── Material ──
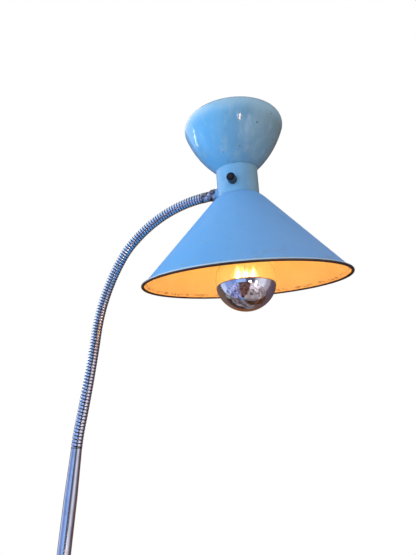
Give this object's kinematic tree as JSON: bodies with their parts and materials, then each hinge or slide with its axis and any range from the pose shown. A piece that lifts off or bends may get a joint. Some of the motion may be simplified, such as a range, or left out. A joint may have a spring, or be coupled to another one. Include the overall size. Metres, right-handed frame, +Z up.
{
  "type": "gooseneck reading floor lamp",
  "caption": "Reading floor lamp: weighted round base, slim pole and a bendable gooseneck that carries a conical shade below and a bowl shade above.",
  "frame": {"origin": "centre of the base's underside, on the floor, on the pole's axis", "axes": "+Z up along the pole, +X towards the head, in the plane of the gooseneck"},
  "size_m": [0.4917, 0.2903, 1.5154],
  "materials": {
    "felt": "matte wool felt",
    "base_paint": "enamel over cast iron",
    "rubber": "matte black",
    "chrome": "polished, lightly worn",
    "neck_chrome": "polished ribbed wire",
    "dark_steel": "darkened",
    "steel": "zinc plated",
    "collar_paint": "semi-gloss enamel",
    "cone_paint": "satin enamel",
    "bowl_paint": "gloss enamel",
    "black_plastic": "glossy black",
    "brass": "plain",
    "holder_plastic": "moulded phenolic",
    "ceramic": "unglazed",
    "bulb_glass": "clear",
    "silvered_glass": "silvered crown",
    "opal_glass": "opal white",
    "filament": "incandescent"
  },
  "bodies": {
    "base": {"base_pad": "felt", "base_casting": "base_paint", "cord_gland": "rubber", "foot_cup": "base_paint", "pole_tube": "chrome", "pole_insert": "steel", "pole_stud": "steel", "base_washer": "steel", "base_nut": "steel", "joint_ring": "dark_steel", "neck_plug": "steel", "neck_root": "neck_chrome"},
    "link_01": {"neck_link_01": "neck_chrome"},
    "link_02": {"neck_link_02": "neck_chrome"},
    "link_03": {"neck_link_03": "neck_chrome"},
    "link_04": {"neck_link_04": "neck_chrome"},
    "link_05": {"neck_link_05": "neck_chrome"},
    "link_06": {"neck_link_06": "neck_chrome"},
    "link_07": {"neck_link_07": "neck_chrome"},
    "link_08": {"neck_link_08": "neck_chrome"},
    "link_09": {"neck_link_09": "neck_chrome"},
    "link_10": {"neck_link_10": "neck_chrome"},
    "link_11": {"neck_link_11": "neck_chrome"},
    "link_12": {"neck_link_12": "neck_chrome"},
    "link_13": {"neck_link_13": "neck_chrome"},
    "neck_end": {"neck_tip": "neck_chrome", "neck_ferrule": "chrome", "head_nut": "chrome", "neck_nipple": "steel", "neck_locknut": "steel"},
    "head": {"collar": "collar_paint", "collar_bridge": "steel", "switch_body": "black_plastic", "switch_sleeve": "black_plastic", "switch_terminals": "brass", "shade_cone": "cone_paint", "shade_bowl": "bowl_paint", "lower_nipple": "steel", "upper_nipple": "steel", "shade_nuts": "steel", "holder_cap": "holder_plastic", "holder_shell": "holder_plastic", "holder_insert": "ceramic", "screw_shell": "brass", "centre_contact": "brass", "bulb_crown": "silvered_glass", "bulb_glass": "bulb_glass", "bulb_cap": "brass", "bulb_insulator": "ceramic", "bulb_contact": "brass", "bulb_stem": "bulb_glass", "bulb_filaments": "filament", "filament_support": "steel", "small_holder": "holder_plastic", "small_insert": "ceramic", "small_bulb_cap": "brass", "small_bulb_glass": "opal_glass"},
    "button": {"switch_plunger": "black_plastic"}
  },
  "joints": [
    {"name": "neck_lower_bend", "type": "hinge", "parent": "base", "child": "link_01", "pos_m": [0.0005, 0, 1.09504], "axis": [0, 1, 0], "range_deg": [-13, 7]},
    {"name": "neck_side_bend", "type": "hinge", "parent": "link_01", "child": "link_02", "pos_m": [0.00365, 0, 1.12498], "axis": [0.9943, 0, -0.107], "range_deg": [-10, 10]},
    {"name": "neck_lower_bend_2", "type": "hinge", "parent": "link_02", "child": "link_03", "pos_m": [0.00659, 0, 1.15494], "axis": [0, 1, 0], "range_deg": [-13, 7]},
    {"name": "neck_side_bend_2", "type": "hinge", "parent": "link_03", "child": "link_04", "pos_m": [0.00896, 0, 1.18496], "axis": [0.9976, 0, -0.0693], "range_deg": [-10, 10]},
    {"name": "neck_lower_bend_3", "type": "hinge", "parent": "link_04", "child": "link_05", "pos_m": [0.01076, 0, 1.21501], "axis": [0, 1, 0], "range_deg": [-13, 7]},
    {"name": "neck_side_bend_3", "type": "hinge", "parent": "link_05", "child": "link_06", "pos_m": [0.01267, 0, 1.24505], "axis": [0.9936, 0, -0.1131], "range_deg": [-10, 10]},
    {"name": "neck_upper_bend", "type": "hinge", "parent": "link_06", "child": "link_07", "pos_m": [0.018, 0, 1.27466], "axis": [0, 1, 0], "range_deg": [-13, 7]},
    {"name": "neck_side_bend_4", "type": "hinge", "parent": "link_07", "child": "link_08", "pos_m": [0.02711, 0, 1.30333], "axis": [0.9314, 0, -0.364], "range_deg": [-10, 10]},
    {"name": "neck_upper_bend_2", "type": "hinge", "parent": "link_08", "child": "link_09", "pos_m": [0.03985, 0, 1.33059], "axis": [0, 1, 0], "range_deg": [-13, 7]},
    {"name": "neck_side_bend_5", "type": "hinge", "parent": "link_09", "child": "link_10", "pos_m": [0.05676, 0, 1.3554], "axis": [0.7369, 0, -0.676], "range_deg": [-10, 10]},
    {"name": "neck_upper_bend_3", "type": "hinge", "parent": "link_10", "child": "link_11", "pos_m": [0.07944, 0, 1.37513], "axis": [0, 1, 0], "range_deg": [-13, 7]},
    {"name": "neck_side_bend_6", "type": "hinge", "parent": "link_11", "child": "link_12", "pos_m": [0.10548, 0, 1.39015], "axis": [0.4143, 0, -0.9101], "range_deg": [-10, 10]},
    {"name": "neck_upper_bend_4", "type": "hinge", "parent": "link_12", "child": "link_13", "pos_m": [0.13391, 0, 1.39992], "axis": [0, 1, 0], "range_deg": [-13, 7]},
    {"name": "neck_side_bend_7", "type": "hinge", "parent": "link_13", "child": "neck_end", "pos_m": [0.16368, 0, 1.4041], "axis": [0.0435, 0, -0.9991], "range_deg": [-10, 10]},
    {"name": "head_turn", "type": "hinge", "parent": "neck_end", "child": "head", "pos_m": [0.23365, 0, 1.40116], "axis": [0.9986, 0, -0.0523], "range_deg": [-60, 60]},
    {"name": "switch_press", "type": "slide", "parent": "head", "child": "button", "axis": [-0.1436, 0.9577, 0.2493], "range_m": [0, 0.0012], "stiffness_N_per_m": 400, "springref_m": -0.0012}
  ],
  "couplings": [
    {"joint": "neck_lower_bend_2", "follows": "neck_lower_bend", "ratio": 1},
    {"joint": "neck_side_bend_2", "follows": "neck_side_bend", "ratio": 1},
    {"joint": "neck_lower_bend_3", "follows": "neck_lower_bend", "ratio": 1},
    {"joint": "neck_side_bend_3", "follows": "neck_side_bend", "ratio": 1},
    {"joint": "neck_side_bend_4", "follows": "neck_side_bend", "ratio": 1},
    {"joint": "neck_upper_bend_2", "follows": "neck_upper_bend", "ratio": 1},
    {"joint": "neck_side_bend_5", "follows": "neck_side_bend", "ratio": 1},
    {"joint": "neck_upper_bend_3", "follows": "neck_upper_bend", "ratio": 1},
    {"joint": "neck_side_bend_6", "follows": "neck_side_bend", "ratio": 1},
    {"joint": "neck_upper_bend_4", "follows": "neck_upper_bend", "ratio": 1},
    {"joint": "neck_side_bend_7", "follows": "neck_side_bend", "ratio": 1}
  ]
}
───
Write the material out again word for word.

_Result of the task_:
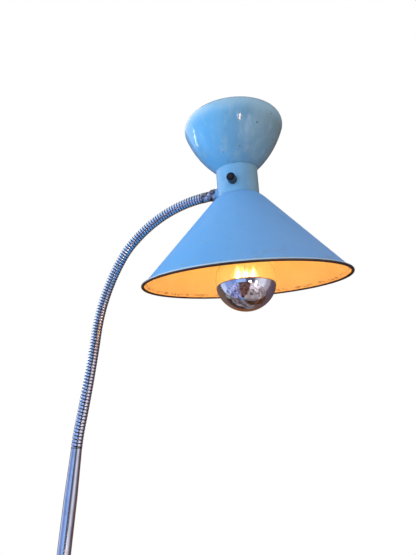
Give this object's kinematic tree as JSON: bodies with their parts and materials, then each hinge or slide with its axis and any range from the pose shown. A piece that lifts off or bends may get a joint. Some of the motion may be simplified, such as a range, or left out. A joint may have a spring, or be coupled to another one. Include the overall size. Metres, right-handed frame, +Z up.
{
  "type": "gooseneck reading floor lamp",
  "caption": "Reading floor lamp: weighted round base, slim pole and a bendable gooseneck that carries a conical shade below and a bowl shade above.",
  "frame": {"origin": "centre of the base's underside, on the floor, on the pole's axis", "axes": "+Z up along the pole, +X towards the head, in the plane of the gooseneck"},
  "size_m": [0.4917, 0.2903, 1.5154],
  "materials": {
    "felt": "matte wool felt",
    "base_paint": "enamel over cast iron",
    "rubber": "matte black",
    "chrome": "polished, lightly worn",
    "neck_chrome": "polished ribbed wire",
    "dark_steel": "darkened",
    "steel": "zinc plated",
    "collar_paint": "semi-gloss enamel",
    "cone_paint": "satin enamel",
    "bowl_paint": "gloss enamel",
    "black_plastic": "glossy black",
    "brass": "plain",
    "holder_plastic": "moulded phenolic",
    "ceramic": "unglazed",
    "bulb_glass": "clear",
    "silvered_glass": "silvered crown",
    "opal_glass": "opal white",
    "filament": "incandescent"
  },
  "bodies": {
    "base": {"base_pad": "felt", "base_casting": "base_paint", "cord_gland": "rubber", "foot_cup": "base_paint", "pole_tube": "chrome", "pole_insert": "steel", "pole_stud": "steel", "base_washer": "steel", "base_nut": "steel", "joint_ring": "dark_steel", "neck_plug": "steel", "neck_root": "neck_chrome"},
    "link_01": {"neck_link_01": "neck_chrome"},
    "link_02": {"neck_link_02": "neck_chrome"},
    "link_03": {"neck_link_03": "neck_chrome"},
    "link_04": {"neck_link_04": "neck_chrome"},
    "link_05": {"neck_link_05": "neck_chrome"},
    "link_06": {"neck_link_06": "neck_chrome"},
    "link_07": {"neck_link_07": "neck_chrome"},
    "link_08": {"neck_link_08": "neck_chrome"},
    "link_09": {"neck_link_09": "neck_chrome"},
    "link_10": {"neck_link_10": "neck_chrome"},
    "link_11": {"neck_link_11": "neck_chrome"},
    "link_12": {"neck_link_12": "neck_chrome"},
    "link_13": {"neck_link_13": "neck_chrome"},
    "neck_end": {"neck_tip": "neck_chrome", "neck_ferrule": "chrome", "head_nut": "chrome", "neck_nipple": "steel", "neck_locknut": "steel"},
    "head": {"collar": "collar_paint", "collar_bridge": "steel", "switch_body": "black_plastic", "switch_sleeve": "black_plastic", "switch_terminals": "brass", "shade_cone": "cone_paint", "shade_bowl": "bowl_paint", "lower_nipple": "steel", "upper_nipple": "steel", "shade_nuts": "steel", "holder_cap": "holder_plastic", "holder_shell": "holder_plastic", "holder_insert": "ceramic", "screw_shell": "brass", "centre_contact": "brass", "bulb_crown": "silvered_glass", "bulb_glass": "bulb_glass", "bulb_cap": "brass", "bulb_insulator": "ceramic", "bulb_contact": "brass", "bulb_stem": "bulb_glass", "bulb_filaments": "filament", "filament_support": "steel", "small_holder": "holder_plastic", "small_insert": "ceramic", "small_bulb_cap": "brass", "small_bulb_glass": "opal_glass"},
    "button": {"switch_plunger": "black_plastic"}
  },
  "joints": [
    {"name": "neck_lower_bend", "type": "hinge", "parent": "base", "child": "link_01", "pos_m": [0.0005, 0, 1.09504], "axis": [0, 1, 0], "range_deg": [-13, 7]},
    {"name": "neck_side_bend", "type": "hinge", "parent": "link_01", "child": "link_02", "pos_m": [0.00365, 0, 1.12498], "axis": [0.9943, 0, -0.107], "range_deg": [-10, 10]},
    {"name": "neck_lower_bend_2", "type": "hinge", "parent": "link_02", "child": "link_03", "pos_m": [0.00659, 0, 1.15494], "axis": [0, 1, 0], "range_deg": [-13, 7]},
    {"name": "neck_side_bend_2", "type": "hinge", "parent": "link_03", "child": "link_04", "pos_m": [0.00896, 0, 1.18496], "axis": [0.9976, 0, -0.0693], "range_deg": [-10, 10]},
    {"name": "neck_lower_bend_3", "type": "hinge", "parent": "link_04", "child": "link_05", "pos_m": [0.01076, 0, 1.21501], "axis": [0, 1, 0], "range_deg": [-13, 7]},
    {"name": "neck_side_bend_3", "type": "hinge", "parent": "link_05", "child": "link_06", "pos_m": [0.01267, 0, 1.24505], "axis": [0.9936, 0, -0.1131], "range_deg": [-10, 10]},
    {"name": "neck_upper_bend", "type": "hinge", "parent": "link_06", "child": "link_07", "pos_m": [0.018, 0, 1.27466], "axis": [0, 1, 0], "range_deg": [-13, 7]},
    {"name": "neck_side_bend_4", "type": "hinge", "parent": "link_07", "child": "link_08", "pos_m": [0.02711, 0, 1.30333], "axis": [0.9314, 0, -0.364], "range_deg": [-10, 10]},
    {"name": "neck_upper_bend_2", "type": "hinge", "parent": "link_08", "child": "link_09", "pos_m": [0.03985, 0, 1.33059], "axis": [0, 1, 0], "range_deg": [-13, 7]},
    {"name": "neck_side_bend_5", "type": "hinge", "parent": "link_09", "child": "link_10", "pos_m": [0.05676, 0, 1.3554], "axis": [0.7369, 0, -0.676], "range_deg": [-10, 10]},
    {"name": "neck_upper_bend_3", "type": "hinge", "parent": "link_10", "child": "link_11", "pos_m": [0.07944, 0, 1.37513], "axis": [0, 1, 0], "range_deg": [-13, 7]},
    {"name": "neck_side_bend_6", "type": "hinge", "parent": "link_11", "child": "link_12", "pos_m": [0.10548, 0, 1.39015], "axis": [0.4143, 0, -0.9101], "range_deg": [-10, 10]},
    {"name": "neck_upper_bend_4", "type": "hinge", "parent": "link_12", "child": "link_13", "pos_m": [0.13391, 0, 1.39992], "axis": [0, 1, 0], "range_deg": [-13, 7]},
    {"name": "neck_side_bend_7", "type": "hinge", "parent": "link_13", "child": "neck_end", "pos_m": [0.16368, 0, 1.4041], "axis": [0.0435, 0, -0.9991], "range_deg": [-10, 10]},
    {"name": "head_turn", "type": "hinge", "parent": "neck_end", "child": "head", "pos_m": [0.23365, 0, 1.40116], "axis": [0.9986, 0, -0.0523], "range_deg": [-60, 60]},
    {"name": "switch_press", "type": "slide", "parent": "head", "child": "button", "axis": [-0.1436, 0.9577, 0.2493], "range_m": [0, 0.0012], "stiffness_N_per_m": 400, "springref_m": -0.0012}
  ],
  "couplings": [
    {"joint": "neck_lower_bend_2", "follows": "neck_lower_bend", "ratio": 1},
    {"joint": "neck_side_bend_2", "follows": "neck_side_bend", "ratio": 1},
    {"joint": "neck_lower_bend_3", "follows": "neck_lower_bend", "ratio": 1},
    {"joint": "neck_side_bend_3", "follows": "neck_side_bend", "ratio": 1},
    {"joint": "neck_side_bend_4", "follows": "neck_side_bend", "ratio": 1},
    {"joint": "neck_upper_bend_2", "follows": "neck_upper_bend", "ratio": 1},
    {"joint": "neck_side_bend_5", "follows": "neck_side_bend", "ratio": 1},
    {"joint": "neck_upper_bend_3", "follows": "neck_upper_bend", "ratio": 1},
    {"joint": "neck_side_bend_6", "follows": "neck_side_bend", "ratio": 1},
    {"joint": "neck_upper_bend_4", "follows": "neck_upper_bend", "ratio": 1},
    {"joint": "neck_side_bend_7", "follows": "neck_side_bend", "ratio": 1}
  ]
}